We had some friends who moved to the coasts, hoping that would be good for their career. And that did work for some people. But we quickly realized that it didn’t much matter where you lived, as long as you were willing to get out on the road and tour relentlessly. So we stayed in KC.

You have started a music project with your daughter, Una. Talk about the adjustments you had to make not only working with another songwriter but with your offspring. What has she taught you?
Ha! It took me awhile to quit being “Dad” and “the voice of experience” and realize that Una was a unique writer and a strong singer, and I could learn a lot if I shut my mouth and opened my ears and mind to find a new way to create music.

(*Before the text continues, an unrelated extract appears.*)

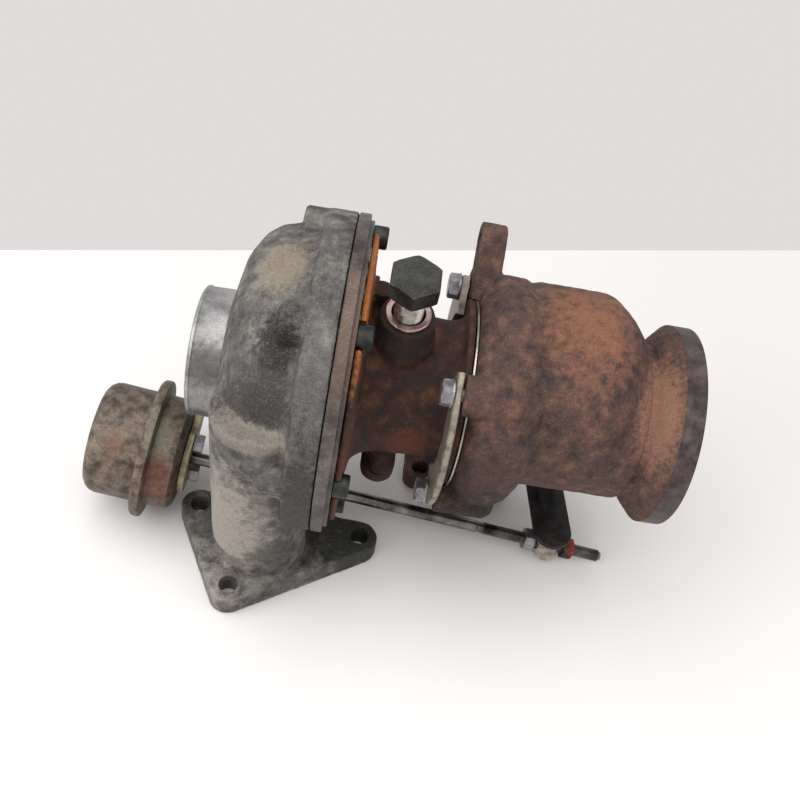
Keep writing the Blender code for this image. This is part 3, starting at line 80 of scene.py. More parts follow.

Her instincts are more poetic than mine. I tend to look for the punchline, the impact moment. She is better at creating a trance, a mood. She’s not afraid to be subtle, which I am sometimes. And I’ve gotten to be the harmony singer! Which is way different than being the lead singer. You actually have to be more accurate, more controlled. It has been a joy and an unexpectedly deep musical experience to create and perform with her this past year.

You are also a visual artist, a painter, mostly of landscapes. When did you start painting? What does it provide, artistically, spiritually, and otherwise, that music doesn’t? Are there similar satisfactions between the two?
The obvious difference is that one is loud, and one is silent. Which to someone who has spent their life immersed in sound and noise, that silence is an important flipside. I actually went to college for visual arts, but during the band’s busy years, there was no time to paint. But during the last decade I have had time for both. Music in the summer, painting in the winter. It has made for a better balance in my life and in my head. The similar satisfaction is just that. You’re making something, and it’s always interesting to follow it to the end and see where it points. The difference: You always get to keep the song, and you get to sing it over and over. The painting goes away; you have to turn loose of it to complete the circuit.